Rows from a 3D modeling dataset ->
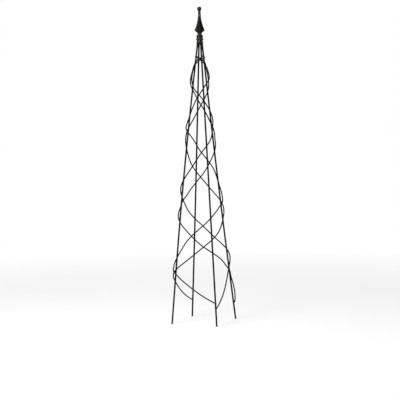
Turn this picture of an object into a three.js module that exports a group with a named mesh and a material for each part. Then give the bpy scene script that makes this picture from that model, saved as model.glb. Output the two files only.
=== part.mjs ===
// Garden obelisk: four rods spread from a beaded collar under a screwed-on finial, and
// four thin wires, two of each hand, wind down round the outside of the rods as a climbing lattice.
// Millimetres, +Z up, the origin on the ground at the centre of the four feet.
import * as THREE from "three";

// Legs: round rods on a square pyramid's edges, each bent a little by hand.
const LEG_RADIUS = 3.2;
const FOOT_SPREAD = 130.8; // leg centre from the axis, on the ground
const LEG_TAPER = 0.1144; // how much nearer the axis for each millimetre of height
const LEG_TOP = 1060.4; // the legs are welded under the collar
const LEG_SIDES = 16;
const LEG_STEPS = 12;
const LEG_NAMES = ["leg_right", "leg_back", "leg_left", "leg_front"];
const LEG_BOWS = [-3.5, -4, 6.5, 1]; // how far each bows out, half way up

// Lattice wires: the wires of one hand lie on the legs, and those of the other hand lift over them.
const WIRE_RADIUS = 2.35;
const WIRE_SIDES = 8;
const CONTACT_GAP = 0.5;
const LIFT = 2 * WIRE_RADIUS + CONTACT_GAP;
const LIFT_REACH = 50; // a wire starts to lift this far along the lattice from a crossing
const BULGE_TOP = 983; // the wires stand off the legs between these two heights
const BULGE_BOTTOM = 892;
const BULGE_DEPTH = 0.9;
const HUG_TURN = 60; // a wire starts beside its leg, and is outside the legs after this many degrees
const CUT_IN = 0.1; // half way between two legs, a wire cuts in by this share of the radius
const CUT_IN_TOP = 860; // above this height the wires are round
const CUT_IN_FULL = 760;
const CHORD_SAG = 0.18; // the most that a straight step of wire falls inside its circle
const LONGEST_STEP = 10;

// Routes: [height, degrees turned from the leg where the wire starts]. A wire runs nearly level at
// the top, almost straight down through the bulge, then ever more slowly round. Each is bent by hand
// to its own route, and ends at a leg, below the soil.
const WIRES = [
  {
    name: "lattice_wire_a", from: 0, hand: -1,
    route: [
      [1012, 22], [998, 111], [975, 169], [960, 183], [933, 198], [914, 218], [890, 246],
      [867, 283], [846, 308], [816, 339], [766, 381], [706, 426], [646, 474], [515, 550],
      [462, 583], [329, 673], [200, 763], [67, 810],
    ],
  },
  {
    name: "lattice_wire_b", from: 0, hand: 1,
    route: [
      [1015, 22], [1008, 69], [997, 106], [986, 129], [975, 137], [960, 141], [933, 153],
      [907, 173], [869, 217], [830, 249], [732, 318], [553, 433], [462, 497], [329, 587],
      [200, 678], [67, 720],
    ],
  },
  {
    name: "lattice_wire_c", from: 180, hand: 1,
    route: [
      [1012, 22], [998, 69], [975, 127], [960, 141], [933, 165], [914, 199], [884, 241],
      [846, 279], [766, 339], [706, 391], [646, 432], [580, 475], [515, 508], [462, 541],
      [420, 566], [329, 631], [200, 721], [85, 810],
    ],
  },
  {
    name: "lattice_wire_d", from: 180, hand: -1,
    route: [
      [1015, 22], [1005, 111], [997, 148], [986, 171], [975, 179], [960, 183], [933, 195],
      [907, 213], [869, 254], [830, 289], [732, 356], [640, 408], [553, 466], [462, 532],
      [329, 627], [200, 720], [67, 810],
    ],
  },
];

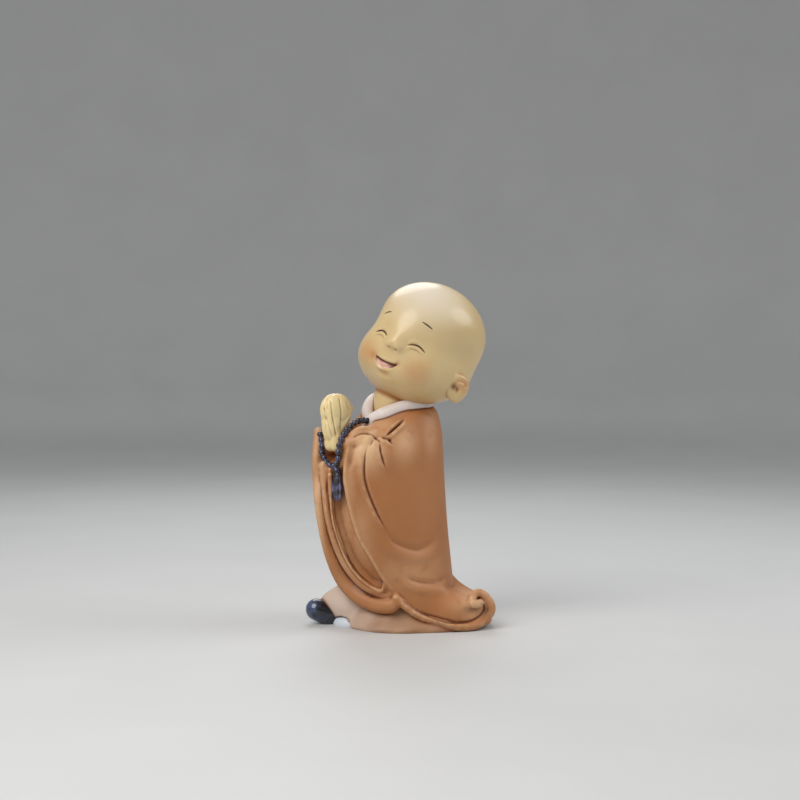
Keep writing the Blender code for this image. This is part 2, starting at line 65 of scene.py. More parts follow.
def through(points, steps):
    # a smooth curve through the given points
    p = np.array(points, dtype=float)
    p = np.vstack([2 * p[0] - p[1], p, 2 * p[-1] - p[-2]])
    t = np.linspace(0, 1, steps, endpoint=False)[:, None]
    spans = [
        0.5 * (2 * b + (c - a) * t + (2 * a - 5 * b + 4 * c - d) * t**2 + (3 * b - a - 3 * c + d) * t**3)
        for a, b, c, d in zip(p, p[1:], p[2:], p[3:])
    ]
    return np.vstack(spans + [p[-2:-1]])


def atHeight(lines, z):
    curve = through(lines, 10)
    return [np.interp(z, curve[:, 0], curve[:, column]) for column in range(1, curve.shape[1])]


def quarterPlane(points):
    c, s = math.cos(figure["quarter"]), math.sin(figure["quarter"])
    return points[:, 0] * c + points[:, 1] * s, points[:, 0] * s - points[:, 1] * c


def fromPlane(across, z, out):
    c, s = math.cos(figure["quarter"]), math.sin(figure["quarter"])
    return np.array((across * c + out * s, across * s - out * c, z))


def toLine(across, z, line):
    # on the drawing plane: distance to a smooth line, side (plus on its right) and way to its nearer end
    curve = through(line, 8)
    step = np.diff(curve, axis=0)
    size = np.hypot(step[:, 0], step[:, 1])
    best = np.full(across.shape, 1e9)
    side = np.zeros(across.shape)
    run = np.zeros(across.shape)
    for (x0, z0), (dx, dz), s, start in zip(curve[:-1], step, size, np.cumsum(size) - size):
        t = np.clip(((across - x0) * dx + (z - z0) * dz) / s**2, 0, 1)
        ex, ez = across - x0 - t * dx, z - z0 - t * dz
        d = np.hypot(ex, ez)
        near = d < best
        best = np.where(near, d, best)
        side = np.where(near, np.sign(ez * dx - ex * dz), side)
        run = np.where(near, start + t * s, run)
    return best, side, np.minimum(run, size.sum() - run)


def turned(angle, degrees):
    return np.angle(np.exp(1j * (angle - math.radians(degrees))))


# Forms

def raised(bm, edges):
    # one more ring above an open edge; gives back the new edge
    made = bmesh.ops.extrude_edge_only(bm, edges=edges)["geom"]
    verts = [v for v in made if isinstance(v, bmesh.types.BMVert)]
    bmesh.ops.translate(bm, verts=verts, vec=(0, 0, 1))
    return [e for e in made if isinstance(e, bmesh.types.BMEdge)]


def loft(columns, rows, place):
    # a closed skin of rings; angle 0 is behind and a quarter turn is the figure's left
    bm = bmesh.new()
    bmesh.ops.create_circle(bm, segments=columns, radius=1.0)
    edges = bm.edges[:]
    for row in range(1, rows):
        edges = raised(bm, edges)
    caps = bmesh.ops.holes_fill(bm, edges=[e for e in bm.edges if e.is_boundary])["faces"]
    bmesh.ops.poke(bm, faces=caps)
    raw = np.array([v.co for v in bm.verts])
    middle = np.hypot(raw[:, 0], raw[:, 1]) < 0.5
    points = place(np.arctan2(raw[:, 0], raw[:, 1]), raw[:, 2] / (rows - 1))
    for end in (0, rows - 1):
        level = np.round(raw[:, 2]) == end
        points[middle & level] = points[level & ~middle].mean(0)
    moveTo(bm, points)
    bmesh.ops.recalc_face_normals(bm, faces=bm.faces[:])
    return bm


def moveTo(bm, points):
    for vert, co in zip(bm.verts, points):
        vert.co = co


def pushOut(bm, offset):
    bm.normal_update()
    points = np.array([v.co for v in bm.verts])
    normals = np.array([v.normal for v in bm.verts])
    moveTo(bm, points + normals * offset(points, normals)[:, None])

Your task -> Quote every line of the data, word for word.

Answer for this exercise ->
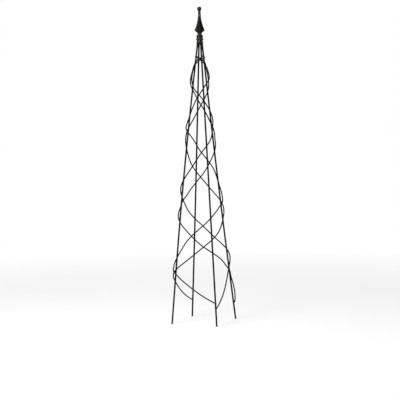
Turn this picture of an object into a three.js module that exports a group with a named mesh and a material for each part. Then give the bpy scene script that makes this picture from that model, saved as model.glb. Output the two files only.
=== part.mjs ===
// Garden obelisk: four rods spread from a beaded collar under a screwed-on finial, and
// four thin wires, two of each hand, wind down round the outside of the rods as a climbing lattice.
// Millimetres, +Z up, the origin on the ground at the centre of the four feet.
import * as THREE from "three";

// Legs: round rods on a square pyramid's edges, each bent a little by hand.
const LEG_RADIUS = 3.2;
const FOOT_SPREAD = 130.8; // leg centre from the axis, on the ground
const LEG_TAPER = 0.1144; // how much nearer the axis for each millimetre of height
const LEG_TOP = 1060.4; // the legs are welded under the collar
const LEG_SIDES = 16;
const LEG_STEPS = 12;
const LEG_NAMES = ["leg_right", "leg_back", "leg_left", "leg_front"];
const LEG_BOWS = [-3.5, -4, 6.5, 1]; // how far each bows out, half way up

// Lattice wires: the wires of one hand lie on the legs, and those of the other hand lift over them.
const WIRE_RADIUS = 2.35;
const WIRE_SIDES = 8;
const CONTACT_GAP = 0.5;
const LIFT = 2 * WIRE_RADIUS + CONTACT_GAP;
const LIFT_REACH = 50; // a wire starts to lift this far along the lattice from a crossing
const BULGE_TOP = 983; // the wires stand off the legs between these two heights
const BULGE_BOTTOM = 892;
const BULGE_DEPTH = 0.9;
const HUG_TURN = 60; // a wire starts beside its leg, and is outside the legs after this many degrees
const CUT_IN = 0.1; // half way between two legs, a wire cuts in by this share of the radius
const CUT_IN_TOP = 860; // above this height the wires are round
const CUT_IN_FULL = 760;
const CHORD_SAG = 0.18; // the most that a straight step of wire falls inside its circle
const LONGEST_STEP = 10;

// Routes: [height, degrees turned from the leg where the wire starts]. A wire runs nearly level at
// the top, almost straight down through the bulge, then ever more slowly round. Each is bent by hand
// to its own route, and ends at a leg, below the soil.
const WIRES = [
  {
    name: "lattice_wire_a", from: 0, hand: -1,
    route: [
      [1012, 22], [998, 111], [975, 169], [960, 183], [933, 198], [914, 218], [890, 246],
      [867, 283], [846, 308], [816, 339], [766, 381], [706, 426], [646, 474], [515, 550],
      [462, 583], [329, 673], [200, 763], [67, 810],
    ],
  },
  {
    name: "lattice_wire_b", from: 0, hand: 1,
    route: [
      [1015, 22], [1008, 69], [997, 106], [986, 129], [975, 137], [960, 141], [933, 153],
      [907, 173], [869, 217], [830, 249], [732, 318], [553, 433], [462, 497], [329, 587],
      [200, 678], [67, 720],
    ],
  },
  {
    name: "lattice_wire_c", from: 180, hand: 1,
    route: [
      [1012, 22], [998, 69], [975, 127], [960, 141], [933, 165], [914, 199], [884, 241],
      [846, 279], [766, 339], [706, 391], [646, 432], [580, 475], [515, 508], [462, 541],
      [420, 566], [329, 631], [200, 721], [85, 810],
    ],
  },
  {
    name: "lattice_wire_d", from: 180, hand: -1,
    route: [
      [1015, 22], [1005, 111], [997, 148], [986, 171], [975, 179], [960, 183], [933, 195],
      [907, 213], [869, 254], [830, 289], [732, 356], [640, 408], [553, 466], [462, 532],
      [329, 627], [200, 720], [67, 810],
    ],
  },
];

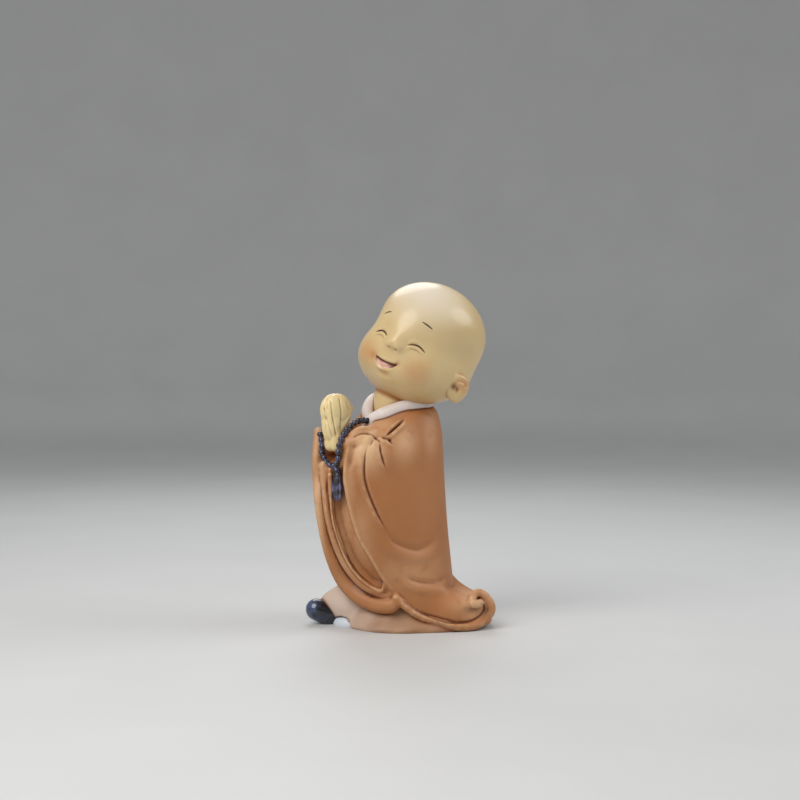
Keep writing the Blender code for this image. This is part 2, starting at line 65 of scene.py. More parts follow.
def through(points, steps):
    # a smooth curve through the given points
    p = np.array(points, dtype=float)
    p = np.vstack([2 * p[0] - p[1], p, 2 * p[-1] - p[-2]])
    t = np.linspace(0, 1, steps, endpoint=False)[:, None]
    spans = [
        0.5 * (2 * b + (c - a) * t + (2 * a - 5 * b + 4 * c - d) * t**2 + (3 * b - a - 3 * c + d) * t**3)
        for a, b, c, d in zip(p, p[1:], p[2:], p[3:])
    ]
    return np.vstack(spans + [p[-2:-1]])


def atHeight(lines, z):
    curve = through(lines, 10)
    return [np.interp(z, curve[:, 0], curve[:, column]) for column in range(1, curve.shape[1])]


def quarterPlane(points):
    c, s = math.cos(figure["quarter"]), math.sin(figure["quarter"])
    return points[:, 0] * c + points[:, 1] * s, points[:, 0] * s - points[:, 1] * c


def fromPlane(across, z, out):
    c, s = math.cos(figure["quarter"]), math.sin(figure["quarter"])
    return np.array((across * c + out * s, across * s - out * c, z))


def toLine(across, z, line):
    # on the drawing plane: distance to a smooth line, side (plus on its right) and way to its nearer end
    curve = through(line, 8)
    step = np.diff(curve, axis=0)
    size = np.hypot(step[:, 0], step[:, 1])
    best = np.full(across.shape, 1e9)
    side = np.zeros(across.shape)
    run = np.zeros(across.shape)
    for (x0, z0), (dx, dz), s, start in zip(curve[:-1], step, size, np.cumsum(size) - size):
        t = np.clip(((across - x0) * dx + (z - z0) * dz) / s**2, 0, 1)
        ex, ez = across - x0 - t * dx, z - z0 - t * dz
        d = np.hypot(ex, ez)
        near = d < best
        best = np.where(near, d, best)
        side = np.where(near, np.sign(ez * dx - ex * dz), side)
        run = np.where(near, start + t * s, run)
    return best, side, np.minimum(run, size.sum() - run)


def turned(angle, degrees):
    return np.angle(np.exp(1j * (angle - math.radians(degrees))))


# Forms

def raised(bm, edges):
    # one more ring above an open edge; gives back the new edge
    made = bmesh.ops.extrude_edge_only(bm, edges=edges)["geom"]
    verts = [v for v in made if isinstance(v, bmesh.types.BMVert)]
    bmesh.ops.translate(bm, verts=verts, vec=(0, 0, 1))
    return [e for e in made if isinstance(e, bmesh.types.BMEdge)]


def loft(columns, rows, place):
    # a closed skin of rings; angle 0 is behind and a quarter turn is the figure's left
    bm = bmesh.new()
    bmesh.ops.create_circle(bm, segments=columns, radius=1.0)
    edges = bm.edges[:]
    for row in range(1, rows):
        edges = raised(bm, edges)
    caps = bmesh.ops.holes_fill(bm, edges=[e for e in bm.edges if e.is_boundary])["faces"]
    bmesh.ops.poke(bm, faces=caps)
    raw = np.array([v.co for v in bm.verts])
    middle = np.hypot(raw[:, 0], raw[:, 1]) < 0.5
    points = place(np.arctan2(raw[:, 0], raw[:, 1]), raw[:, 2] / (rows - 1))
    for end in (0, rows - 1):
        level = np.round(raw[:, 2]) == end
        points[middle & level] = points[level & ~middle].mean(0)
    moveTo(bm, points)
    bmesh.ops.recalc_face_normals(bm, faces=bm.faces[:])
    return bm


def moveTo(bm, points):
    for vert, co in zip(bm.verts, points):
        vert.co = co


def pushOut(bm, offset):
    bm.normal_update()
    points = np.array([v.co for v in bm.verts])
    normals = np.array([v.normal for v in bm.verts])
    moveTo(bm, points + normals * offset(points, normals)[:, None])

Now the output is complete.